You completly underestemate the number of working comrades in the SWP. Its conveniant to say we are all students, sorry that wont wash. As for your other comments I am at a loss to understand what point you are trying to make?
 
I'm surprised by that. We (small town branch) were given targets by centre, but we just sold however many we could. It varied a lot - we had good Saturdays and bad Saturdays.

We might have been given the occasional pep talk, but no way I would have bought extra papers myself. If they didn't like it, they could lump it !!
yeah my experience as well any atemped to impose targets was met with laughter. Anyone who is buying extra copies or whatever, well frankly that is their problem.
 
Dos this mean that all branches talk to all branches all the time? Of course it doesn't. So why are you suggesting that the poster who talked earlier about being given quotas of papers to sell (and who was the paper sale organsier) is wrong? Maybe, just maybe, some branches are organised differently and part of that difference is the handing out of quotas?

Comrade if some branches use other tactics then that sort of makes a mockery of the idea that SWP members are mindless robots. Good grief they can think for themself!
 
They have targets for how many to sell a month? :eek: That's soooooooo 1950s corporate quality control.

I doubt that. There was an attempt way back for members to take an allotted amount each week. That was kicked into touch when branches voted against it, well the one I was in did.
 
Comrade if some branches use other tactics then that sort of makes a mockery of the idea that SWP members are mindless robots. Good grief thay can think for themself?
No it doesn't, it means their organsiers can think for them - and where is that claim made anyway?

More to the point, what does it do to your claim that no branches ever get given paper sale quotas?
 
Yes, the famous SWP canteen. How many of them work in places with works canteens are there i wonder?

There used to be some. How many canteens are there in the workplace these days? The glory days of works canteens with subsidised hot meals are long gone, well apart from the House of Commons, minus the hard labour, at a number of levels.
 
That's right - a target is given for a branch. I was certainly don't remember any pressure if it wasn't met.

Won't that depend on the individual branch? I'm sure most branches of any trot party have targets for selling papers, but all it takes is one particularly zealous branch organiser, keen to show how good they are at flogging papers to their superiors in the party, for those voluntary targets to become a quota, and for bullying to ensue as a result of that?
 
It's worth pointing out that there is a very big difference between branches coming up with targets of how many publications they think they can shift through all forms of branch activity and an organisation imposing personal quotas on members for publication sales on their own time (and expecting them to be met/paid for).

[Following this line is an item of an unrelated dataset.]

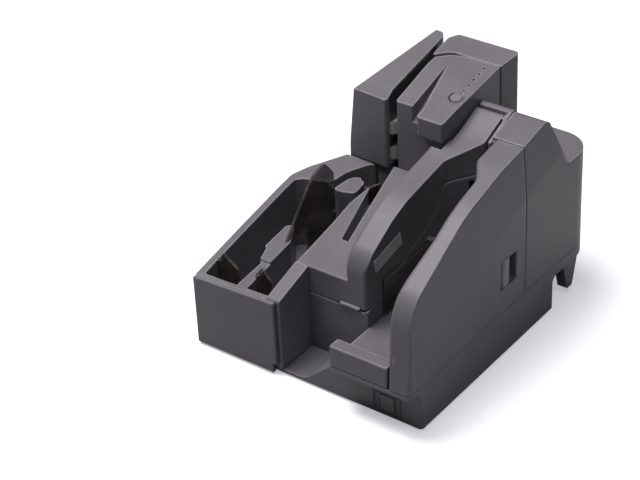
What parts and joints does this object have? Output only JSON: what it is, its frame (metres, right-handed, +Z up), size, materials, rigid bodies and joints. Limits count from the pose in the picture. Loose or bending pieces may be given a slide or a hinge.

The first is a pretty basic logistical issue when it comes to producing any publication. You have to have a working estimate of how many you think you can sell and where, or else you are going to get your print runs all wrong, your publications sent to the wrong places, and financial problems in a hurry.

The second sounds like a standing invitation to self-delusion and/or burn out.
 
On a couple of other issues:

1) I hear (from leftist trainspotters) that the Sheffield District Organiser has resigned in sympathy with the Opposition.

2) I hear (from the tendance Coatesy blog) that the number of NC members voting against the CC motion was eight. There are fifty on the NC, but it's not clear how many of them were there (I'd guess 45 or so).
 
On a couple of other issues:

1) I hear (from leftist trainspotters) that the Sheffield District Organiser has resigned in sympathy with the Opposition.

2) I hear (from the tendance Coatesy blog) that the number of NC members voting against the CC motion was eight. There are fifty on the NC, but it's not clear how many of them were there (I'd guess 45 or so).
interesting. A lot of their district full-timers are fairly recently ex-students, so it wouldnt be surprising if many of them were sympathetic to the oppositionists. And Sheffield seems (from the NC motions) to be a fairly hardline branch at the mo, so it cant have been pleasant for the organiser.


On papaer sale quota's - as Nigel says, it is hardly surprising that branches have targets, and members would be expected to sell at least 'a few' each, but nothing more stringent than that. Of course, it would happen quite frewquently that someone would be lambasted for failing to sell many papers, its a sign of the bourgeois deviationist tendencies or summat, but that isnt the same as them having specific quotas.
 
You collected the batch of papers for your branch, sold what you could, sent the money for the sold ones off to centre. The remainder could then be used for compost, cats litter trays, etc.
Cheers! How many were in the batch - did it depend on the number of members in the branch?
 
You collected the batch of papers for your branch, sold what you could, sent the money for the sold ones off to centre. The remainder could then be used for compost, cats litter trays, etc.

An anarchist acquaintance, then in DAM, purposely bought a SW for his then Alsation pup to piss on. Hilarity all round. :D
 
Won't that depend on the individual branch? I'm sure most branches of any trot party have targets for selling papers, but all it takes is one particularly zealous branch organiser, keen to show how good they are at flogging papers to their superiors in the party, for those voluntary targets to become a quota, and for bullying to ensue as a result of that?

Possibly, but I can't say I ever saw it happen.
 
I've heard the opposite, many many times and in this country, not Ireland.
Really? I've been in 3 branches in this country after my time in Ireland and I've never had to meet a quota. I've had people who were good at selling papers give me a pep talk and hints on how to do it better as mates but no fulltimer ever told me off for being as shit at it as I was. Not turning up with the paper when I was asked to, at a picket or whatever, now that would get you a bollicking but that's fair enough.

My most traumatic paper sale memories were the pub sales we used to do in Dublin. There was intense competition between members to get the most sales and just as much competition with the An Phoblacht sellers. But the fulltimers nevere did more than sigh when I turned up a the end with my pathetic haul.